Here are my thoughts about the relationship between Jews and Easter:

  • Jesus, on most days and for a multitude of reasons, scares Jews. Therefore, a holy day in which Jesus is celebrated as more than a baby and a miracle worker – as someone who transcends death – isn’t going to sit well with Jews.
  • When I present the Jesus story – without the word Jesus – and tell it as in an ancient, indigenous myth of a hill people of Northern Thailand, most people enjoy the story as a deity’s desire to free humanity from suffering. Therefore, I’ve concluded, it’s not the story; it’s the associated baggage that stops people up.
  • The theme of Passover and the theme of Easter are the same – that of liberation, proclaiming our freedom. However, Jews retelling the story of the Exodus do not include an expression of a personal relationship with God. Jews have a hard time expressing love towards or from God, having a personal relationship with God it’s just not one hears Jews express. (There are historical and cultural reasons for this.

Me

I’ve reread what I’ve written and decided to postpone dinner until I write what this all means to me.

When Larry and I we were first becoming friends, I remember being inspired by his kindness. And, I remember thinking, in the words of St. Augustine, si isti et istae, cur non ego? If he or she can do it, why can’t I? And, I remember consciously deciding to emulate Larry’s kindness.

After some years of practice, I am kinder.

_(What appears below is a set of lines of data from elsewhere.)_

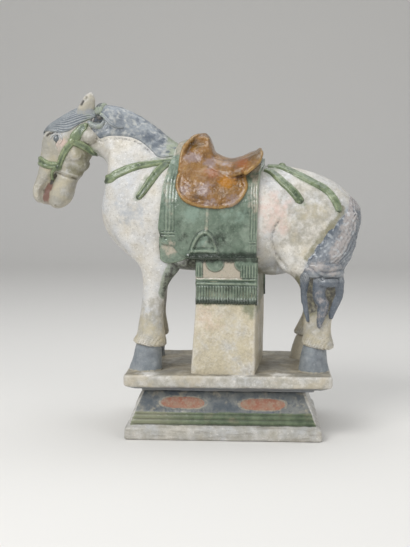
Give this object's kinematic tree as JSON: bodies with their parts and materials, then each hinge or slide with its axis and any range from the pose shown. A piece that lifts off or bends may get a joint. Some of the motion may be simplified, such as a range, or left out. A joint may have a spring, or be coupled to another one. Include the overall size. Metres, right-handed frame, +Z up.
{
  "type": "horse figure",
  "caption": "Glazed terracotta horse with saddle and harness, standing on a slab over a waisted stand.",
  "frame": {"origin": "centre of the stand's underside", "axes": "+Z up, the horse faces -X, +Y is its right side"},
  "size_m": [0.3942, 0.167, 0.4055],
  "materials": {
    "horse": "satin",
    "stand": "satin"
  },
  "bodies": {
    "root": {"horse": "horse", "stand": "stand"}
  },
  "joints": []
}
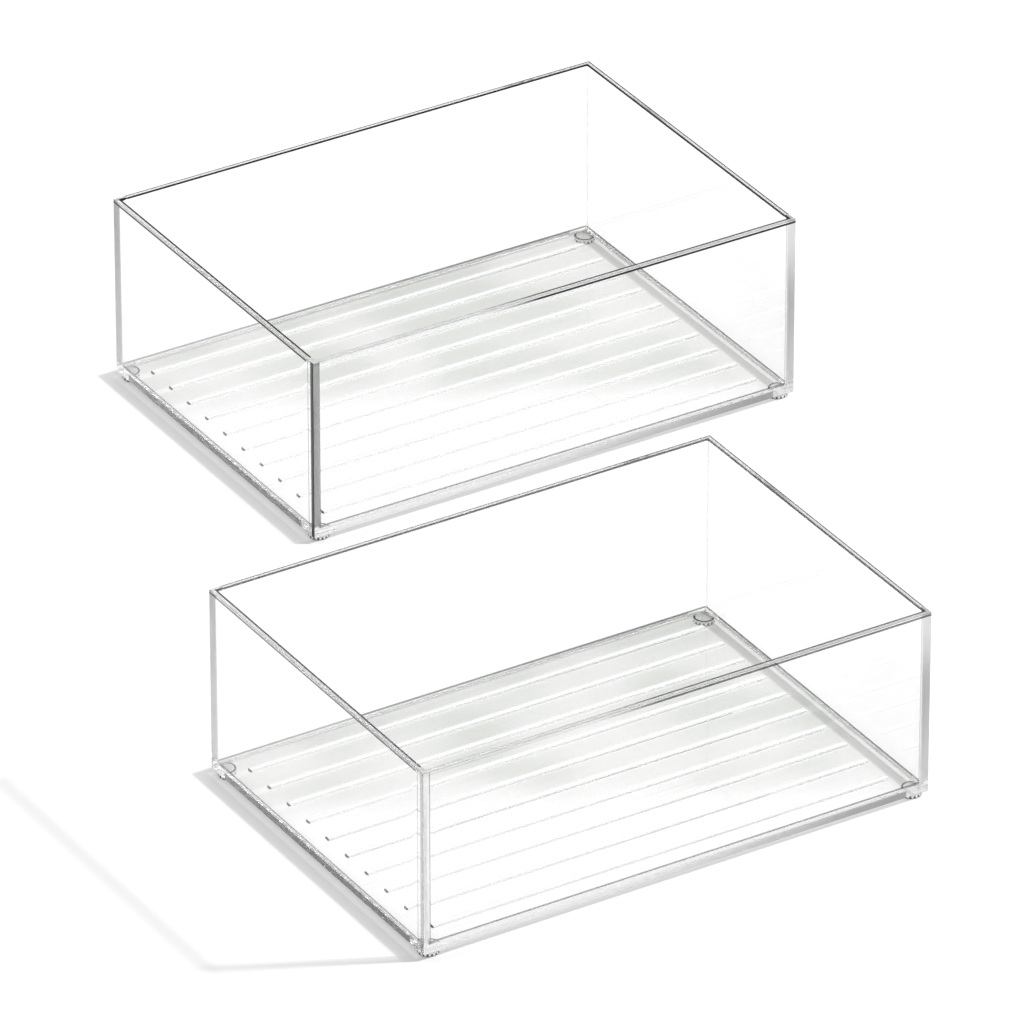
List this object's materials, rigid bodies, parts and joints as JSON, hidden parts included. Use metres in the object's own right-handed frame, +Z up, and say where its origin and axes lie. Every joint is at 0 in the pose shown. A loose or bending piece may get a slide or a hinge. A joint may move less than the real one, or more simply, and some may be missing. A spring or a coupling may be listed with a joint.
{
  "type": "cosmetics storage box pair",
  "caption": "Pair of clear open-topped rectangular boxes with straight walls, a ribbed floor and round corner foot pads, for make-up brushes and bottles.",
  "frame": {"origin": "on the surface that the foot pads stand on, midway between the two boxes", "axes": "+X along the long sides of the boxes, +Y from the front box to the rear box, +Z up"},
  "size_m": [0.4316, 0.5514, 0.102],
  "materials": {
    "clear_shell": "water-clear, polished, glossy",
    "clear_foot_pad": "clear soft pad, smooth"
  },
  "bodies": {
    "front_box_body": {"front_box": "clear_shell", "front_box_foot_front_left": "clear_foot_pad", "front_box_foot_front_right": "clear_foot_pad", "front_box_foot_rear_left": "clear_foot_pad", "front_box_foot_rear_right": "clear_foot_pad"},
    "rear_box_body": {"rear_box": "clear_shell", "rear_box_foot_front_left": "clear_foot_pad", "rear_box_foot_front_right": "clear_foot_pad", "rear_box_foot_rear_left": "clear_foot_pad", "rear_box_foot_rear_right": "clear_foot_pad"}
  },
  "joints": [
    {"name": "rear_box_lift", "type": "slide", "parent": "front_box_body", "child": "rear_box_body", "axis": [0, 0, 1], "range_m": [0, 0.15]}
  ]
}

Without ever having thought it consciously, for the last few years I have been emulating the relationship Larry and God have. I have stopped fighting – and fighting to understand – a notion of God that is outside of me. I find myself much more accepting of the world. I feel more connected to the ground of my being.

I feel free, freed, welcomed, liberated.
I care less for the questions of agency and cause (how and why this happened) and prefer to examine Nagy’s question: “Now what?”

Now what? Time for me to live my life in love.

I love you, Larry. And, always will.